The Wedding dress

The Wedding Dress Tradition

Western Culture Tradition

During Medieval times, a wedding was more than just a union between two people. It was a union between two families, two businesses and even two countries. Weddings were more a matter of politics than love. Brides were required to dress in a manner which cast their families in the most favorable light, for they weren’t only representing themselves. Medieval brides of an elevated social standing wore rich colors and expensive fabrics. It was common to see well-to-do brides wearing boldly colored layers of furs, velvet and silk. Those of a lower social standing wore fabrics that weren’t as rich, though they copied the elegant styles of wealthier brides as best they could.
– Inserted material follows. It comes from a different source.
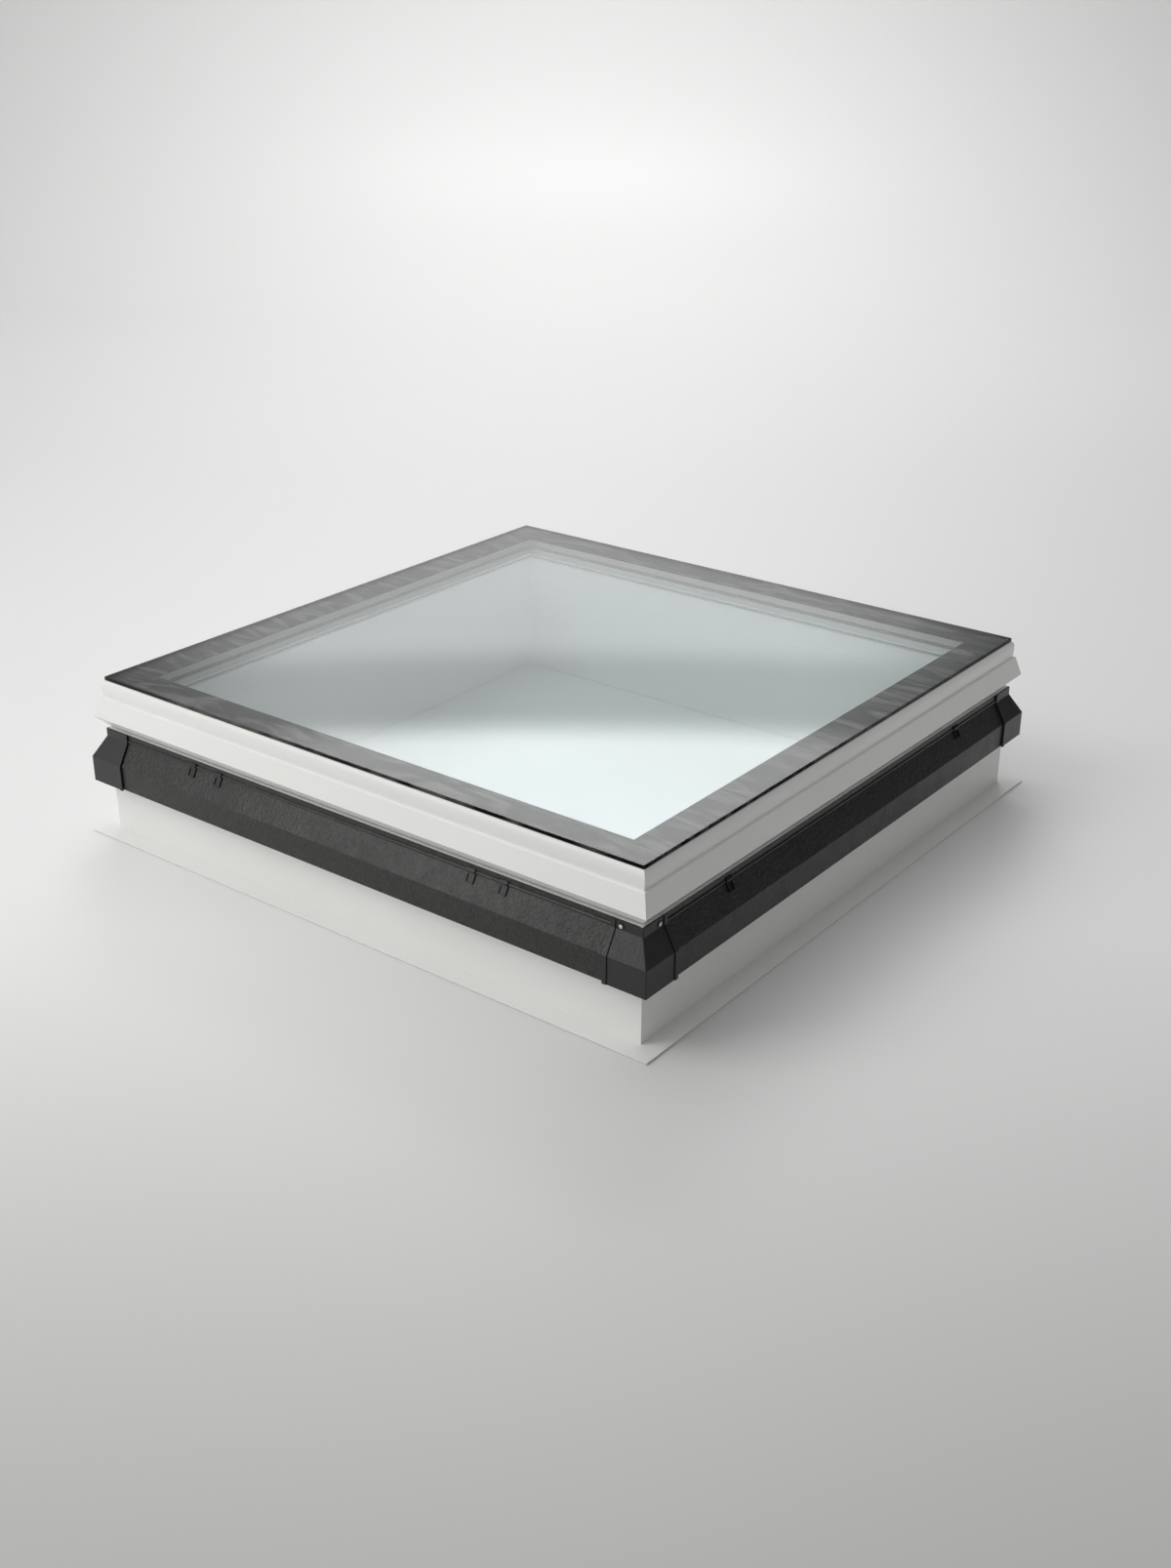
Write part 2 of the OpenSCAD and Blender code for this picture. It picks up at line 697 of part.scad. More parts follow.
module at_cover_screws() {
    for (s = [-case_len / 2 + cover_margin, -bay_half - cheek_t / 2 - 30, bay_half + cheek_t / 2 + 30,
            case_len / 2 - cover_margin])
        at_operator() translate([kerb_in_u, s, case_z + case_wall / 2 + 3]) children();
}

// White hatch in the kerb's inner wall
module operator_cover() {
    color("whitesmoke") difference() {
        at_operator() translate([kerb_in_u, -case_len / 2, case_z]) cube([kerb_shell_t, case_len, case_h]);
        at_cover_screws() rotate([0, 90, 0]) {
            translate([0, 0, -1]) cylinder(d = cover_screw_d, h = kerb_shell_t + 2);
            translate([0, 0, -1]) cylinder(d = cover_head_d, h = 2.4);
        }
    }
}

module cover_screws() {
    color("silver") at_cover_screws() rotate([0, 90, 0]) {
        cylinder(d = cover_head_d, h = 1.4);
        cylinder(d = cover_screw_d, h = kerb_shell_t);
    }
}

// Swivelling guide that the chain slides through
module chain_guide() {
    color("goldenrod") on_chain_line() translate([0, 0, -guide_drop]) difference() {
        union() {
            translate([-guide_half_y, -guide_half_x, -guide_h / 2])
                cube([2 * guide_half_y, 2 * guide_half_x, guide_h]);
            for (end = [0, 1]) mirror([0, end, 0])
                translate([0, guide_half_x - 1, 0]) rotate([-90, 0, 0])
                    cylinder(d = trunnion_d, h = trunnion_len + 1);
        }
        translate([-link_w / 2 - chain_clearance, -link_out - chain_clearance, -guide_h])
            cube([link_w + 2 * chain_clearance, 2 * (link_out + chain_clearance), 2 * guide_h]);
    }
}

// Drive chain, stowed straight down the kerb wall, with its end pin at the top
module drive_chain() {
    color("slategray") on_chain_line() {
        for (side = [0, 1]) mirror([0, side, 0])
            translate([0, link_out, 0]) rotate([90, 0, 0]) linear_extrude(link_plate_t) union() {
                for (i = [0 : link_count])
                    translate([0, -i * chain_pitch]) circle(d = link_w);
                translate([-link_w / 2 + 1, -link_count * chain_pitch])
                    square([link_w - 2, link_count * chain_pitch]);
            }
        translate([0, -link_out, 0]) rotate([-90, 0, 0]) cylinder(d = chain_pin_d, h = 2 * link_out);
        for (i = [1 : link_count])
            translate([0, -link_in - eps, -i * chain_pitch]) rotate([-90, 0, 0])
                cylinder(d = roller_d, h = 2 * (link_in + eps));
    }
}

// Bracket under the sash with a lug that takes the chain's end pin
module chain_bracket() {
    color("silver") at_operator() difference() {
        union() {
            translate([end_pin_u - lug_r - 1, -bracket_len / 2, sash_z - bracket_t])
                cube([bracket_w, bracket_len, bracket_t]);
            translate([end_pin_u - lug_r, -lug_half, end_pin_z])
                cube([2 * lug_r, 2 * lug_half, sash_z - bracket_t / 2 - end_pin_z]);
            translate([end_pin_u, -lug_half, end_pin_z]) rotate([-90, 0, 0])
                cylinder(r = lug_r, h = 2 * lug_half);
        }
        translate([end_pin_u, -lug_half - 1, end_pin_z]) rotate([-90, 0, 0])
            cylinder(d = chain_pin_d + 2 * end_pin_clearance, h = 2 * lug_half + 2);
        for (s = [-bracket_screw_s, bracket_screw_s])
            translate([bracket_screw_u, s, sash_z - bracket_t - 1]) {
                cylinder(d = leaf_screw_d, h = bracket_t + 2);
                cylinder(d = leaf_head_d, h = 1 + leaf_head_t);
            }
    }
}

module bracket_screws() {
    grip = 7;
    color("silver") at_operator() for (s = [-bracket_screw_s, bracket_screw_s])
        translate([bracket_screw_u, s, sash_z - bracket_t]) {
            cylinder(d = leaf_head_d, h = leaf_head_t);
            cylinder(d = leaf_screw_d, h = bracket_t + grip);
        }
}

kerb_frame();
kerb_insulation();
inner_seat_gasket();
outer_seat_gasket();
trim_strip(3);  // trim_strip_front
trim_strip(0);  // trim_strip_right
trim_strip(1);  // trim_strip_back
trim_strip(2);  // trim_strip_left
corner_cap(3);  // corner_cap_front_right
corner_cap(0);  // corner_cap_back_right
corner_cap(1);  // corner_cap_back_left
corner_cap(2);  // corner_cap_front_left
cap_screws();
trim_clips();
sash_frame();
sash_reinforcement();
outer_pane();
enamel_border();
spacer_frame();
edge_seal();
inner_pane();
inner_pane_gasket();
bed_seal();
hinge_kerb_leaves();
hinge_sash_leaves();
hinge_pins();
kerb_leaf_screws();
sash_leaf_screws();
operator_case();
drive_motor();
drive_gearbox();
control_board();
operator_cover();
cover_screws();
chain_guide();
drive_chain();
chain_bracket();
bracket_screws();
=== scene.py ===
"""The looks of a square flat-glass roof skylight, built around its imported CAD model."""

import json
import math

import bmesh
import bpy
from mathutils import Matrix, Vector


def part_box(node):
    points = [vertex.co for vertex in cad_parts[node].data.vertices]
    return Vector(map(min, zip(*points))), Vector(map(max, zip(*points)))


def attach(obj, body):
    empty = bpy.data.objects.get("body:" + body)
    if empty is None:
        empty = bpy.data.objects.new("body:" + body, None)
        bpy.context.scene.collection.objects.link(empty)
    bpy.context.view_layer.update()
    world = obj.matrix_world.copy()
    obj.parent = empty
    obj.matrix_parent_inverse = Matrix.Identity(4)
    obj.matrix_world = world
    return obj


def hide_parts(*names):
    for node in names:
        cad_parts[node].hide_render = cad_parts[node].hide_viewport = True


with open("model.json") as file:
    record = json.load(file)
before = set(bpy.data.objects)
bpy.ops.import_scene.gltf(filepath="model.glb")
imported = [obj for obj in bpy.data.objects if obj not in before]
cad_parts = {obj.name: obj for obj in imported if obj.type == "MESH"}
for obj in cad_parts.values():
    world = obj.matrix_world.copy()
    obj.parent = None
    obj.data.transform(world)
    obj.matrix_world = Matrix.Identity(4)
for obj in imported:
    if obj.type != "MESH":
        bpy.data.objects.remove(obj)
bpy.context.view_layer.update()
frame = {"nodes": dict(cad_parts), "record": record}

MM = 0.001

# ---- camera, stage and light ----

CAMERA_AT = Vector((1.9351, -2.4825, 1.5024))
CAMERA_YAW = math.radians(-37.448)
CAMERA_PITCH = math.radians(-24.844)
CAMERA_ROLL = math.radians(0.275)
CAMERA_LENS = 41.48
SENSOR_HEIGHT = 36.0

SKY_TILT = (math.radians(-41), math.radians(23.6), 0)
SKY_DIM = (0.08, 0.082, 0.084, 1)
SKY_BRIGHT = (0.60, 0.60, 0.60, 1)
SKY_BRIGHT_FROM = 0.9
GLOW_WAY = (-0.62, 0.785, 0)
GLOW_FADE = (0.958, 0.992)
GLOW_PROFILE = ((0.0, 0.35), (0.27, 0.52), (0.345, 0.44), (0.362, 0.28), (0.383, 0.28), (0.402, 0.85),
                (0.47, 1.0), (0.60, 0.8), (0.85, 0.0))
GLOW_RADIANCE = 2.1
WARM_WHITE = (1.0, 0.99, 0.975)
COOL_WHITE = (0.97, 0.99, 1.0)
PURE_WHITE = (1.0, 1.0, 1.0)

# The floor: pale at the back, with painted shade darkening its colour towards the front, nearest the
# camera.
FLOOR_PALE = (0.86, 0.865, 0.855)
FLOOR_PAINTED_SHADE = (0.46, 0.46, 0.45)
FLOOR_UNSHADED_FROM = -0.5
FLOOR_PAINTED_SHADE_AT = -2.2


def place_camera():
    """The camera stands off the corner between the opening side and the right side."""
    forward = Vector((
        math.sin(CAMERA_YAW) * math.cos(CAMERA_PITCH),
        math.cos(CAMERA_YAW) * math.cos(CAMERA_PITCH),
        math.sin(CAMERA_PITCH),
    ))
    level = forward.cross(Vector((0, 0, 1))).normalized()
    upright = level.cross(forward)
    right = level * math.cos(CAMERA_ROLL) + upright * math.sin(CAMERA_ROLL)
    up = upright * math.cos(CAMERA_ROLL) - level * math.sin(CAMERA_ROLL)
    turn = Matrix((right, up, -forward)).transposed().to_4x4()
    data = bpy.data.cameras.new("camera")
    data.sensor_fit = "VERTICAL"
    data.sensor_height = SENSOR_HEIGHT
    data.lens = CAMERA_LENS
    data.clip_end = 50
    camera = bpy.data.objects.new("camera", data)
    camera.matrix_world = Matrix.Translation(CAMERA_AT) @ turn
    bpy.context.scene.collection.objects.link(camera)
    bpy.context.scene.camera = camera


def soft_box(name, at, aim, size, radiance, colour):
    """A rectangular soft box at a point, turned towards another, given by its brightness."""
    data = bpy.data.lights.new(name, "AREA")
    data.shape = "RECTANGLE"
    data.size, data.size_y = size
    data.energy = radiance * math.pi * size[0] * size[1]
    data.color = colour
    light = bpy.data.objects.new(name, data)
    light.location = at
    light.rotation_euler = (Vector(aim) - Vector(at)).to_track_quat("-Z", "Y").to_euler()
    bpy.context.scene.collection.objects.link(light)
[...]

Throughout the years, brides continued to dress in a manner befitting their social status—always in the height of fashion, with the richest, boldest materials money could buy. The poorest of brides wore their best church dress on their wedding day. The amount of material a wedding dress contained was a reflection of the bride’s social standing. The more material used and the longer the train on the wedding dress, the wealthier the bride’s family was represented to be.
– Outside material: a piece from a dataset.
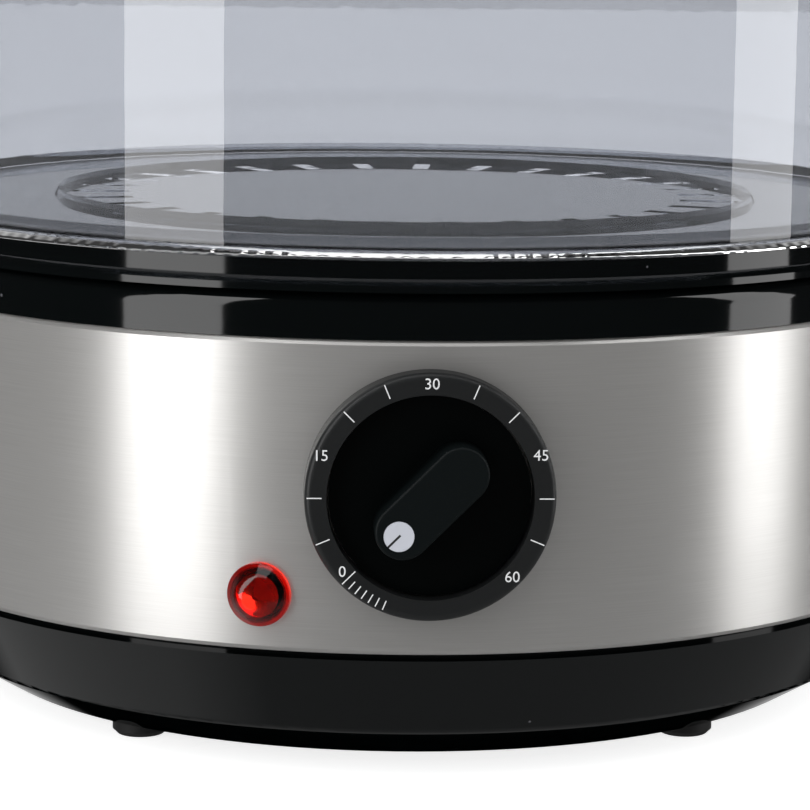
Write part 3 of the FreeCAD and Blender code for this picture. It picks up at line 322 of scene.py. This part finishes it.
markerLook = {
    "grey": (0.56, 0.58, 0.64), "greyShade": 0.92, "line": (0.02, 0.02, 0.02),
    "lineHalfWidth": 0.00022, "lineStart": -0.0004, "lean": math.radians(225),   # the way the knob points
    "roughness": 0.45, "broad": 200, "fine": 2500, "bump": 0.1, "depth": 0.00005,
}


def pointerInlay(look):
    # pale disc with a dark line from its middle to its rim, along the way the knob points
    material, tree, shader = newMaterial("pointerInlay", look["roughness"])
    low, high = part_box("knob_marker")
    mapping = addNode(tree, "ShaderNodeMapping", vector_type="TEXTURE")
    setInput(tree, mapping, "Vector", objectPlace(tree))
    mapping.inputs["Location"].default_value = (low + high) / 2
    mapping.inputs["Rotation"].default_value = (0, -look["lean"], 0)
    split = splitVector(tree, mapping.outputs[0])
    side = mathNode(tree, "LESS_THAN", mathNode(tree, "ABSOLUTE", split["Z"]), look["lineHalfWidth"])
    ahead = mathNode(tree, "GREATER_THAN", split["X"], look["lineStart"])
    skin = useGroup(tree, "moldedSkin", Broad_Scale=look["broad"], Fine_Scale=look["fine"])
    grey = mixColour(tree, skin.outputs["Tone"], look["grey"], shaded(look["grey"], look["greyShade"]))
    line = mathNode(tree, "MULTIPLY", side, ahead)
    setInput(tree, shader, "Base Color", mixColour(tree, line, grey, look["line"]))
    bumpFrom(tree, shader, skin.outputs["Height"], look)
    return material


knobLook = {
    "grip": (0.0042, 0.0062, 0.0066), "disc": (0.0004, 0.0012, 0.0012),   # raised grip, and the disc behind it darkened with painted shade for its recess
    "gripAhead": 0.003, "discBehind": 0.0005,                             # from the dial ring's face
    "specular": 0.12, "gloss": (0.34, 0.44), "broad": 25, "fine": 2600, "bump": 0.3, "depth": 0.00006,
    "dust": 0.008, "dustColour": (0.08, 0.08, 0.09),
}


def knobSkin(look):
    # satin black with painted shade: darker where the surface lies behind the dial ring's face, in the recess
    material, tree, shader = newMaterial("knobBlack", look["gloss"][0], Specular_IOR_Level=look["specular"])
    skin = useGroup(tree, "moldedSkin", Broad_Scale=look["broad"], Fine_Scale=look["fine"])
    split = splitVector(tree, objectPlace(tree))
    face = float(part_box("dial_ring")[0].y)
    # painted shade mask: 0 at the grip's face, 1 deep in the recess behind the ring
    recessShadeMask = mapRange(tree, split["Y"], face - look["gripAhead"], face + look["discBehind"], 0, 1)
    tone = mixColour(tree, recessShadeMask, look["grip"], look["disc"])
    setInput(tree, shader, "Base Color", dusted(tree, tone, look))
    glossFrom(tree, shader, skin.outputs["Tone"], look["gloss"])
    bumpFrom(tree, shader, skin.outputs["Height"], look)
    return material


# One finish for each of the record's material slots, and the knob's own.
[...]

In modern tradition, the color of the western-culture wedding dress is white. Used in this sense, ‘white’ or ‘wedding white’ includes creamy shades such as eggshell, ecru and ivory. The popularity of this color can be traced back to 1840 and the marriage of Queen Victoria to Albert of Saxe-Coburg . The Queen chose to wear a white wedding gown for the event. The official wedding portrait photograph was widely published and many brides opted for a similar wedding dress in honor of that choice. The tradition of the white wedding dress continues today. Prior to the Victorian era a bride was married in any color wedding dress except black (the color of mourning) or red (which was connected with prostitutes). The white wedding dress came to symbolize purity of heart and the innocence of childhood. Later attribution suggested that the color white symbolized virginity (and also regarded as a symbol that the bride is happy), but this guideline is often ignored with brides wearing a white wedding dress for any number of marriages. It was originally the color blue that was connected to purity.

Eastern Culture Tradition

Many wedding dresses in China are colored red, the traditional color of good luck. In modern Chinese weddings, particularly in Western countries, the bride usually opts for the white Western wedding dress or changes from a red wedding gown to a white wedding gown later in the day.
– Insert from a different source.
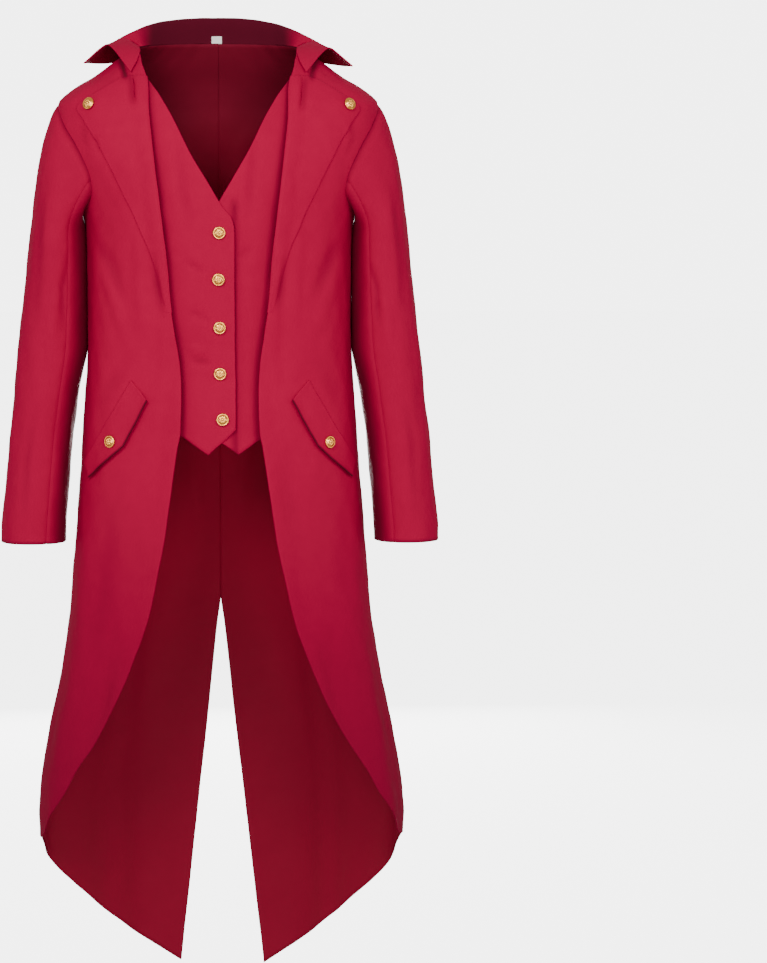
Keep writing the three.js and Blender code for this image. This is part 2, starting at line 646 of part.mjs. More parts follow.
// Lapels and pocket flaps are cut out of a wall that lies on the fronts.
const lean = new THREE.Vector2(FLAP.outer.x - FLAP.top.x, FLAP.outer.z - FLAP.top.z);
const inward = new THREE.Vector2(lean.y, -lean.x).normalize();
const flapOutline = [FLAP.outer, FLAP.top, ...FLAP.rows.map((row) => ({
  x: FLAP.top.x + lean.x * row.along + inward.x * row.wide,
  z: FLAP.top.z + lean.y * row.along + inward.y * row.wide,
}))];
for (const side of [1, -1]) {
  const name = names[side];
  const laid = wallGeometry(fronts[side], LAID.inner, LAID.outer);
  const depth = { from: -160, to: -2 };
  addPiece(`lapel_${name}`, cutByOutline(laid, mirrored(LAPEL, side), depth), COLOURS.coat);
  addPiece(`pocket_flap_${name}`, cutByOutline(laid, mirrored(flapOutline, side), depth), COLOURS.coat);
}

// Half-belt, cut out of a wall on both backs.
const beltRows = [-352, -405, -460, -520];
const beltShares = shares(7).slice(0, 5);
const beltColumns = [...beltShares.slice(1).reverse().map((value) => -value), ...beltShares];
const beltGrid = gridOf(beltRows, beltColumns, (z, across) => {
  const side = across < 0 ? -1 : 1;
  const turn = mix(Math.PI, Math.PI / 2, Math.abs(across));
  return { point: formPoint(side, turn, z), out: formOutward(side, turn, z) };
});
const beltOutline = [
  { x: BELT.half, z: BELT.z },
  { x: BELT.half - BELT.point, z: BELT.z + BELT.tall / 2 },
  { x: BELT.point - BELT.half, z: BELT.z + BELT.tall / 2 },
  { x: -BELT.half, z: BELT.z },
  { x: BELT.point - BELT.half, z: BELT.z - BELT.tall / 2 },
  { x: BELT.half - BELT.point, z: BELT.z - BELT.tall / 2 },
];
const beltWall = wallGeometry(beltGrid, LAID.inner, LAID.outer);
addPiece('back_belt', cutByOutline(beltWall, beltOutline, { from: 20, to: 160 }), COLOURS.coat);

// Sleeves in two panels each.
for (const side of [1, -1]) {
  const name = names[side];
  const top = trimmed(sleeveGrid(side, SLEEVE_SEAM.elbow, SLEEVE_SEAM.front, 11), { first: sleeveHalf, last: sleeveHalf });
  const under = trimmed(sleeveGrid(side, SLEEVE_SEAM.front, SLEEVE_SEAM.elbow + 360, 8), { first: sleeveHalf, last: sleeveHalf });
  addPiece(`sleeve_top_${name}`, wallGeometry(top, 0, WALL), COLOURS.coat);
  addPiece(`sleeve_under_${name}`, wallGeometry(under, 0, WALL), COLOURS.coat);
}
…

In northern parts of India the traditional color of women’s wedding garments is red, a color symbolizing auspiciousness.The green colour is also commonly used;green, a colour signifying fertility. Nowadays many women opt not to wear the traditional red wedding dress, and choose other colors. South Indian weddings traditionally use white or cream colored saris. Indian brides in Western countries often wear the sari at the wedding ceremony and change into traditional Indian wear afterwards (like lehnga , choli , et cetera).